** START **

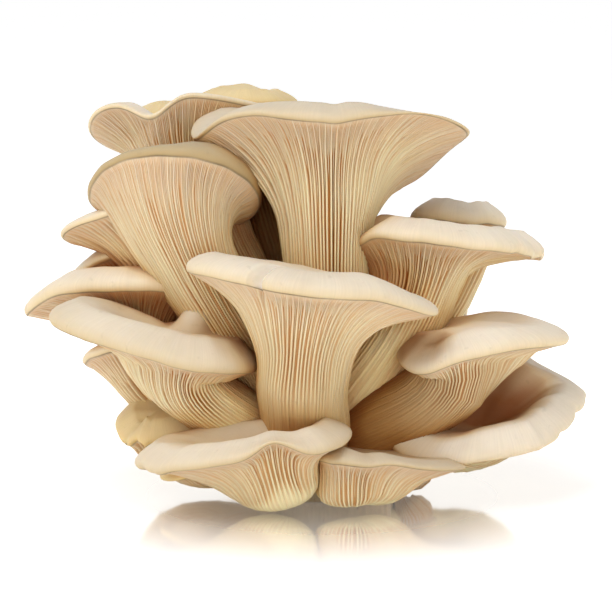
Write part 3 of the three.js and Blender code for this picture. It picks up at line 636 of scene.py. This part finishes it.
def fillAir(grown):
    # skin area in each cell of a grid of cubes, as a share of one full wall, then softened
    step, low, count = airGrid["step"], np.array(airGrid["low"]), np.array(airGrid["count"])
    total = np.zeros(count.prod())
    for g in grown:
        a, b, c = (g["points"][g["triangles"][:, k]] for k in range(3))
        area = np.linalg.norm(np.cross(b - a, c - a), axis=-1) / 2
        cell = np.clip(((a + b + c) / 3 - low) / step, 0, count - 1).astype(int)
        index = (cell[:, 0] * count[1] + cell[:, 1]) * count[2] + cell[:, 2]
        total += np.bincount(index, area, minlength=len(total))
    filled = np.clip(total.reshape(count) / (step * step), 0, 1)
    for axis in range(3):
        filled = (np.roll(filled, 1, axis) + 2 * filled + np.roll(filled, -1, axis)) / 4
    return filled


def readAir(filled, spots):
    # the grid at any spots, blended between the eight nearest cells
    at = (spots - np.array(airGrid["low"])) / airGrid["step"] - 0.5
    at = np.clip(at, 0, np.array(airGrid["count"]) - 1.001)
    cell = at.astype(int)
    f = at - cell
    found = 0
    for i in (0, 1):
        for j in (0, 1):
            for k in (0, 1):
                share = ((f[..., 0] if i else 1 - f[..., 0]) * (f[..., 1] if j else 1 - f[..., 1])
                         * (f[..., 2] if k else 1 - f[..., 2]))
                found = found + share * filled[cell[..., 0] + i, cell[..., 1] + j, cell[..., 2] + k]
    return found


def shelterAt(filled, spots, ways):
    # 1 minus the share of open sky: along each ray the light left is the product of (1 - filled)
    n = airGrid["rays"]
    k = np.arange(n) + 0.5
    z = 1 - 2 * k / n
    spin = k * math.pi * (3 - math.sqrt(5))
    rays = np.stack([np.sqrt(1 - z * z) * np.cos(spin), np.sqrt(1 - z * z) * np.sin(spin), z], -1)
    start = spots + ways * airGrid["standOff"]
    seen, weight = 0.0, 1e-6
    for ray in rays:
        facing = np.clip(ways @ ray, 0, 1)
        left = 1.0
        for reach in airGrid["reaches"]:
            left = left * (1 - np.clip(airGrid["dimming"] * readAir(filled, start + ray * reach), 0, 1))
        seen = seen + facing * left
        weight = weight + facing
    return 1 - seen / weight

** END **

**Instructions to follow:**
Set down, exactly as written, each line of the data from its opening line through the one containing "return found". Output nothing more.

**Completed task:**
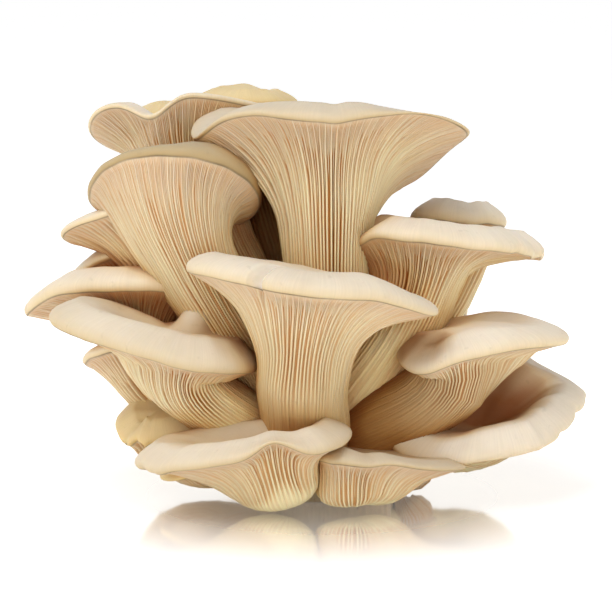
Write part 3 of the three.js and Blender code for this picture. It picks up at line 636 of scene.py. This part finishes it.
def fillAir(grown):
    # skin area in each cell of a grid of cubes, as a share of one full wall, then softened
    step, low, count = airGrid["step"], np.array(airGrid["low"]), np.array(airGrid["count"])
    total = np.zeros(count.prod())
    for g in grown:
        a, b, c = (g["points"][g["triangles"][:, k]] for k in range(3))
        area = np.linalg.norm(np.cross(b - a, c - a), axis=-1) / 2
        cell = np.clip(((a + b + c) / 3 - low) / step, 0, count - 1).astype(int)
        index = (cell[:, 0] * count[1] + cell[:, 1]) * count[2] + cell[:, 2]
        total += np.bincount(index, area, minlength=len(total))
    filled = np.clip(total.reshape(count) / (step * step), 0, 1)
    for axis in range(3):
        filled = (np.roll(filled, 1, axis) + 2 * filled + np.roll(filled, -1, axis)) / 4
    return filled


def readAir(filled, spots):
    # the grid at any spots, blended between the eight nearest cells
    at = (spots - np.array(airGrid["low"])) / airGrid["step"] - 0.5
    at = np.clip(at, 0, np.array(airGrid["count"]) - 1.001)
    cell = at.astype(int)
    f = at - cell
    found = 0
    for i in (0, 1):
        for j in (0, 1):
            for k in (0, 1):
                share = ((f[..., 0] if i else 1 - f[..., 0]) * (f[..., 1] if j else 1 - f[..., 1])
                         * (f[..., 2] if k else 1 - f[..., 2]))
                found = found + share * filled[cell[..., 0] + i, cell[..., 1] + j, cell[..., 2] + k]
    return found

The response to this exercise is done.